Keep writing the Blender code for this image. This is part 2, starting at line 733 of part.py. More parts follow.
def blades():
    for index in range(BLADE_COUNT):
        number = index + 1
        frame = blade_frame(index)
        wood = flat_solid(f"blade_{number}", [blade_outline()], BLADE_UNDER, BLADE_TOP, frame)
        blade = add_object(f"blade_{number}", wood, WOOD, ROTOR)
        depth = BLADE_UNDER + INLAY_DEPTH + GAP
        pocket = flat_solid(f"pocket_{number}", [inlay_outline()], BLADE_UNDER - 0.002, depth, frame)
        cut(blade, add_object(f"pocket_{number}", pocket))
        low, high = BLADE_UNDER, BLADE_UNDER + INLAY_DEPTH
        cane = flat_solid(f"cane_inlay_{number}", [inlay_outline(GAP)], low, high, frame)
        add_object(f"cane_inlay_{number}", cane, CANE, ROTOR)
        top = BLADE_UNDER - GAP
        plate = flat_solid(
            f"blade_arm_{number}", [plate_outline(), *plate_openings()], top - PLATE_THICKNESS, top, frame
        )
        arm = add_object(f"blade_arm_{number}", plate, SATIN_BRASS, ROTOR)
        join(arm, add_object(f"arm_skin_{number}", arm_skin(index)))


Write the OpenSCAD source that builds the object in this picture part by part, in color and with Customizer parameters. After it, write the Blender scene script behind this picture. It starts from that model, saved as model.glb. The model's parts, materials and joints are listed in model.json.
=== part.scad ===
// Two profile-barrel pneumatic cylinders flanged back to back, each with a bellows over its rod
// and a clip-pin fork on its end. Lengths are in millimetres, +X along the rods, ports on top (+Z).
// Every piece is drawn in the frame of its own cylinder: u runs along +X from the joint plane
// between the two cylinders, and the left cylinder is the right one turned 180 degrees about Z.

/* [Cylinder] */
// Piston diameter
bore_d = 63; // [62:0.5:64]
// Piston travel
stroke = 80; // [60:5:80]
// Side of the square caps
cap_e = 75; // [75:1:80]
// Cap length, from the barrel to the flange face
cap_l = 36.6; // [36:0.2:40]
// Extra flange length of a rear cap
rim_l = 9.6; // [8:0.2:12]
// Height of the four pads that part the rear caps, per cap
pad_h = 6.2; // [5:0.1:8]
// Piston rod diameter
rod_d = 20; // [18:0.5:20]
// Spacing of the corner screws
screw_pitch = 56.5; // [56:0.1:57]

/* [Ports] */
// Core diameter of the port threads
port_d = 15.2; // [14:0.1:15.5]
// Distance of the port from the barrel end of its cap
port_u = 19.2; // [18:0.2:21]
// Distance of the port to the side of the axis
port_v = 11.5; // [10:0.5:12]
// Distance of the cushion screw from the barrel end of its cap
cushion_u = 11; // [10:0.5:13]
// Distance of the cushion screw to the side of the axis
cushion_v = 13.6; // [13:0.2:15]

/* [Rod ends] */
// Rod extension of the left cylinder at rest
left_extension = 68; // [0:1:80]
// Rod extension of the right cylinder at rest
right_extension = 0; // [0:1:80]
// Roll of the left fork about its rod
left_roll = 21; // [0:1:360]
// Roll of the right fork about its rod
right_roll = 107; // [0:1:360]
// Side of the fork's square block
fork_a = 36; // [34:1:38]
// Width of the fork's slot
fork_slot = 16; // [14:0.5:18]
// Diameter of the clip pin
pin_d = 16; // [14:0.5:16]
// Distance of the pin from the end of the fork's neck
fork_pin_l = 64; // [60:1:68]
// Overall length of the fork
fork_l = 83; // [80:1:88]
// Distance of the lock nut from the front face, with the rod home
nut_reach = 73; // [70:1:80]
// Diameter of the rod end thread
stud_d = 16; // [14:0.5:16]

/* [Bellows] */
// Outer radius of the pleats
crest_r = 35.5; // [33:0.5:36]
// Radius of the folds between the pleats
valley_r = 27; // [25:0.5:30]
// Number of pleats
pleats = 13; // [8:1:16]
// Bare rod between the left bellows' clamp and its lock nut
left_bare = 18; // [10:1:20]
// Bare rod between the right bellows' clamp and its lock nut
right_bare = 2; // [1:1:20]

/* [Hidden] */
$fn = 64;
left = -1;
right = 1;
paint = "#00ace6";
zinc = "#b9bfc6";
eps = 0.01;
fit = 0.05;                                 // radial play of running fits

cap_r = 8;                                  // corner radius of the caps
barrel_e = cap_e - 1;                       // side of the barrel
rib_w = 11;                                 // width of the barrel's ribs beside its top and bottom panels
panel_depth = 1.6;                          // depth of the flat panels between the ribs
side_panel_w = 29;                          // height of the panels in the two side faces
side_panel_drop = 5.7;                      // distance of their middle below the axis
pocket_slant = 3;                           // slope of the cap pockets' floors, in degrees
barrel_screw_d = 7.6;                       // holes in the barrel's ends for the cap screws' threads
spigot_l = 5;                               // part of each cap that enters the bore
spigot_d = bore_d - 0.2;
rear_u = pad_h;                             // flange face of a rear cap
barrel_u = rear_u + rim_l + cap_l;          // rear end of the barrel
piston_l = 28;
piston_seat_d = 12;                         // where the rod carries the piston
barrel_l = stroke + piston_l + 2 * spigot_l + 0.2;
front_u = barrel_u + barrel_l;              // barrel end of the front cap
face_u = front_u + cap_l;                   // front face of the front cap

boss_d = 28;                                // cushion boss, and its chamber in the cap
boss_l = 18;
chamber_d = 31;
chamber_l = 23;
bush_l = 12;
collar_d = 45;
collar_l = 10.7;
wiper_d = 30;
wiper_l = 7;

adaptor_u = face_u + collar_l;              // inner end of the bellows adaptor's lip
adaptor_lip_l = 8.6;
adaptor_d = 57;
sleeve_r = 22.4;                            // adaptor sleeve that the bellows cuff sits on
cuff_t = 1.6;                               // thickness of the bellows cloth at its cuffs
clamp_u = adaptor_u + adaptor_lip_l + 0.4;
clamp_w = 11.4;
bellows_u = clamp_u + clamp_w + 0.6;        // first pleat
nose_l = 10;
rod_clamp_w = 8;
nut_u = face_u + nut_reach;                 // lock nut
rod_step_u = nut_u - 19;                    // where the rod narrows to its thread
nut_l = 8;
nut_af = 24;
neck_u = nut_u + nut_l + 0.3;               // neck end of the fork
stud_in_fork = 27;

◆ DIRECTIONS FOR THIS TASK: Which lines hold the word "that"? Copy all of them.

◆ SOLUTION TO THIS TASK:
Write the OpenSCAD source that builds the object in this picture part by part, in color and with Customizer parameters. After it, write the Blender scene script behind this picture. It starts from that model, saved as model.glb. The model's parts, materials and joints are listed in model.json.
// Height of the four pads that part the rear caps, per cap
spigot_l = 5;                               // part of each cap that enters the bore
sleeve_r = 22.4;                            // adaptor sleeve that the bellows cuff sits on